What the task requires:
Write the material out again, line by line, exactly as it is.

* begin Dataset extract *

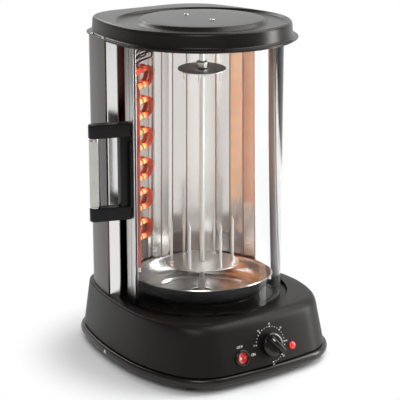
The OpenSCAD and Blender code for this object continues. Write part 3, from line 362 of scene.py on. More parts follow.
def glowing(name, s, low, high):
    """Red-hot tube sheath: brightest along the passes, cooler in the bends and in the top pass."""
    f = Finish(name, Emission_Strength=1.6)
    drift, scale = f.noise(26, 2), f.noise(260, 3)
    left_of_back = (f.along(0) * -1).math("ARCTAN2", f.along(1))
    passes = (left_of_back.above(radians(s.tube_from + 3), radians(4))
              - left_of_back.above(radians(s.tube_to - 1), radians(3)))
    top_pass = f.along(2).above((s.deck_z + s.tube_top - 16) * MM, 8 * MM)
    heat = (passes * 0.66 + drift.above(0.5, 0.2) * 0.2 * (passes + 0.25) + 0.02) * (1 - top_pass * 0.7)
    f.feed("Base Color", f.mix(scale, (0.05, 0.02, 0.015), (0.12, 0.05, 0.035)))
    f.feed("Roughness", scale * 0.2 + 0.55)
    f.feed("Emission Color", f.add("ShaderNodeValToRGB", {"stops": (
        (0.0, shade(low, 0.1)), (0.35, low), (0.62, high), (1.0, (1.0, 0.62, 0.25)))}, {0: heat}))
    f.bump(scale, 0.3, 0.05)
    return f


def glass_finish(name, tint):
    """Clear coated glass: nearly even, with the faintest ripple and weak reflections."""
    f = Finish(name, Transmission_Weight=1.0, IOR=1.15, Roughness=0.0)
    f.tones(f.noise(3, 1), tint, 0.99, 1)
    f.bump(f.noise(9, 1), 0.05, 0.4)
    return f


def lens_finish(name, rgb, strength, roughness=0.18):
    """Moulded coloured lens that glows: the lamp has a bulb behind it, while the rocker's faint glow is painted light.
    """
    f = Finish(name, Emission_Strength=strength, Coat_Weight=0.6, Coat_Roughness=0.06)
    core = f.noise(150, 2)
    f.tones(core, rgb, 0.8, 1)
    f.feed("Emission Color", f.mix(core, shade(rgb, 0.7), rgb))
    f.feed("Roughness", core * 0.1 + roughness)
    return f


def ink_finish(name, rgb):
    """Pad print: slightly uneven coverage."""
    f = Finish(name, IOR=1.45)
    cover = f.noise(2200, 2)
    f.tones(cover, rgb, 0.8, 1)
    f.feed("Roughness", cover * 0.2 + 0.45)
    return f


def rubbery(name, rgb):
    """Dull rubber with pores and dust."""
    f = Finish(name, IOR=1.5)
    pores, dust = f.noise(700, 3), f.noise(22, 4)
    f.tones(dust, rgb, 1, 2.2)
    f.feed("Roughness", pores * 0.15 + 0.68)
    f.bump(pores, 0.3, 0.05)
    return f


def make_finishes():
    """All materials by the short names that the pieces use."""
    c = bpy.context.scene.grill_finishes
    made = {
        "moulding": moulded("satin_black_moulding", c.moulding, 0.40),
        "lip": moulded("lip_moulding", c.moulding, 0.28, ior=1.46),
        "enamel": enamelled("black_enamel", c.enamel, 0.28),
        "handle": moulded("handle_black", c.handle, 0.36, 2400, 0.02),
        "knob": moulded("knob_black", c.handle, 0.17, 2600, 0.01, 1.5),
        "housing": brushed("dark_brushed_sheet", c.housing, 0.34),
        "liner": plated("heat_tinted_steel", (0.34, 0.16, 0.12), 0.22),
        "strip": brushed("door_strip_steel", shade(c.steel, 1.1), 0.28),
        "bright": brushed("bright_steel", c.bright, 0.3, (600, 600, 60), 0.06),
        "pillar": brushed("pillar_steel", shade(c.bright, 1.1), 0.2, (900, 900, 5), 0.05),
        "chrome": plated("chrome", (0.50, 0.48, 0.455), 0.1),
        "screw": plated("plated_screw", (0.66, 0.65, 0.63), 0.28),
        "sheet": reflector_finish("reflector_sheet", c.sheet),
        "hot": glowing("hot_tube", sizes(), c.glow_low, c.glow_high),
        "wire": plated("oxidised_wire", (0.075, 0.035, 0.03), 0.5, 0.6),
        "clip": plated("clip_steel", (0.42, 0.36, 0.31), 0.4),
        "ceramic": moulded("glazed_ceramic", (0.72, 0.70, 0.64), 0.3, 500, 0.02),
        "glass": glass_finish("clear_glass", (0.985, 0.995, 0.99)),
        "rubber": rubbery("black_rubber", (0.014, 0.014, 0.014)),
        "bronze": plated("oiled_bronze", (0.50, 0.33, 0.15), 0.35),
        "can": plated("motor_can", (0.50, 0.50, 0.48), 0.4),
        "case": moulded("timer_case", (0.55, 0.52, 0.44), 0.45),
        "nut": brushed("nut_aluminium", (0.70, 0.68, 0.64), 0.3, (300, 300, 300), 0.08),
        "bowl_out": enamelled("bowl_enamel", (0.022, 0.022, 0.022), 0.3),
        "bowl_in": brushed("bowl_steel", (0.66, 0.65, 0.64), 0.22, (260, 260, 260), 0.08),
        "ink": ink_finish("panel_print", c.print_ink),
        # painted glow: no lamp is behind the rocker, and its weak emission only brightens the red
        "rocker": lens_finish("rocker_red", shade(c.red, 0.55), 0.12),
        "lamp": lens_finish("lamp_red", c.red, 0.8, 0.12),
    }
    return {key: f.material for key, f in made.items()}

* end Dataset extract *

Response:
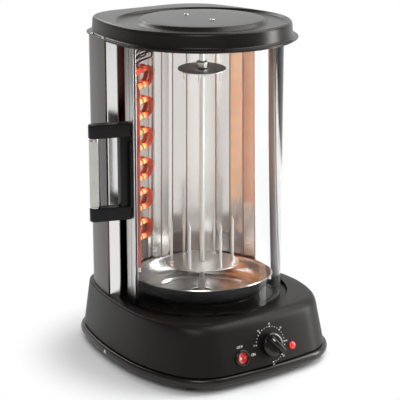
The OpenSCAD and Blender code for this object continues. Write part 3, from line 362 of scene.py on. More parts follow.
def glowing(name, s, low, high):
    """Red-hot tube sheath: brightest along the passes, cooler in the bends and in the top pass."""
    f = Finish(name, Emission_Strength=1.6)
    drift, scale = f.noise(26, 2), f.noise(260, 3)
    left_of_back = (f.along(0) * -1).math("ARCTAN2", f.along(1))
    passes = (left_of_back.above(radians(s.tube_from + 3), radians(4))
              - left_of_back.above(radians(s.tube_to - 1), radians(3)))
    top_pass = f.along(2).above((s.deck_z + s.tube_top - 16) * MM, 8 * MM)
    heat = (passes * 0.66 + drift.above(0.5, 0.2) * 0.2 * (passes + 0.25) + 0.02) * (1 - top_pass * 0.7)
    f.feed("Base Color", f.mix(scale, (0.05, 0.02, 0.015), (0.12, 0.05, 0.035)))
    f.feed("Roughness", scale * 0.2 + 0.55)
    f.feed("Emission Color", f.add("ShaderNodeValToRGB", {"stops": (
        (0.0, shade(low, 0.1)), (0.35, low), (0.62, high), (1.0, (1.0, 0.62, 0.25)))}, {0: heat}))
    f.bump(scale, 0.3, 0.05)
    return f


def glass_finish(name, tint):
    """Clear coated glass: nearly even, with the faintest ripple and weak reflections."""
    f = Finish(name, Transmission_Weight=1.0, IOR=1.15, Roughness=0.0)
    f.tones(f.noise(3, 1), tint, 0.99, 1)
    f.bump(f.noise(9, 1), 0.05, 0.4)
    return f


def lens_finish(name, rgb, strength, roughness=0.18):
    """Moulded coloured lens that glows: the lamp has a bulb behind it, while the rocker's faint glow is painted light.
    """
    f = Finish(name, Emission_Strength=strength, Coat_Weight=0.6, Coat_Roughness=0.06)
    core = f.noise(150, 2)
    f.tones(core, rgb, 0.8, 1)
    f.feed("Emission Color", f.mix(core, shade(rgb, 0.7), rgb))
    f.feed("Roughness", core * 0.1 + roughness)
    return f


def ink_finish(name, rgb):
    """Pad print: slightly uneven coverage."""
    f = Finish(name, IOR=1.45)
    cover = f.noise(2200, 2)
    f.tones(cover, rgb, 0.8, 1)
    f.feed("Roughness", cover * 0.2 + 0.45)
    return f


def rubbery(name, rgb):
    """Dull rubber with pores and dust."""
    f = Finish(name, IOR=1.5)
    pores, dust = f.noise(700, 3), f.noise(22, 4)
    f.tones(dust, rgb, 1, 2.2)
    f.feed("Roughness", pores * 0.15 + 0.68)
    f.bump(pores, 0.3, 0.05)
    return f


def make_finishes():
    """All materials by the short names that the pieces use."""
    c = bpy.context.scene.grill_finishes
    made = {
        "moulding": moulded("satin_black_moulding", c.moulding, 0.40),
        "lip": moulded("lip_moulding", c.moulding, 0.28, ior=1.46),
        "enamel": enamelled("black_enamel", c.enamel, 0.28),
        "handle": moulded("handle_black", c.handle, 0.36, 2400, 0.02),
        "knob": moulded("knob_black", c.handle, 0.17, 2600, 0.01, 1.5),
        "housing": brushed("dark_brushed_sheet", c.housing, 0.34),
        "liner": plated("heat_tinted_steel", (0.34, 0.16, 0.12), 0.22),
        "strip": brushed("door_strip_steel", shade(c.steel, 1.1), 0.28),
        "bright": brushed("bright_steel", c.bright, 0.3, (600, 600, 60), 0.06),
        "pillar": brushed("pillar_steel", shade(c.bright, 1.1), 0.2, (900, 900, 5), 0.05),
        "chrome": plated("chrome", (0.50, 0.48, 0.455), 0.1),
        "screw": plated("plated_screw", (0.66, 0.65, 0.63), 0.28),
        "sheet": reflector_finish("reflector_sheet", c.sheet),
        "hot": glowing("hot_tube", sizes(), c.glow_low, c.glow_high),
        "wire": plated("oxidised_wire", (0.075, 0.035, 0.03), 0.5, 0.6),
        "clip": plated("clip_steel", (0.42, 0.36, 0.31), 0.4),
        "ceramic": moulded("glazed_ceramic", (0.72, 0.70, 0.64), 0.3, 500, 0.02),
        "glass": glass_finish("clear_glass", (0.985, 0.995, 0.99)),
        "rubber": rubbery("black_rubber", (0.014, 0.014, 0.014)),
        "bronze": plated("oiled_bronze", (0.50, 0.33, 0.15), 0.35),
        "can": plated("motor_can", (0.50, 0.50, 0.48), 0.4),
        "case": moulded("timer_case", (0.55, 0.52, 0.44), 0.45),
        "nut": brushed("nut_aluminium", (0.70, 0.68, 0.64), 0.3, (300, 300, 300), 0.08),
        "bowl_out": enamelled("bowl_enamel", (0.022, 0.022, 0.022), 0.3),
        "bowl_in": brushed("bowl_steel", (0.66, 0.65, 0.64), 0.22, (260, 260, 260), 0.08),
        "ink": ink_finish("panel_print", c.print_ink),
        # painted glow: no lamp is behind the rocker, and its weak emission only brightens the red
        "rocker": lens_finish("rocker_red", shade(c.red, 0.55), 0.12),
        "lamp": lens_finish("lamp_red", c.red, 0.8, 0.12),
    }
    return {key: f.material for key, f in made.items()}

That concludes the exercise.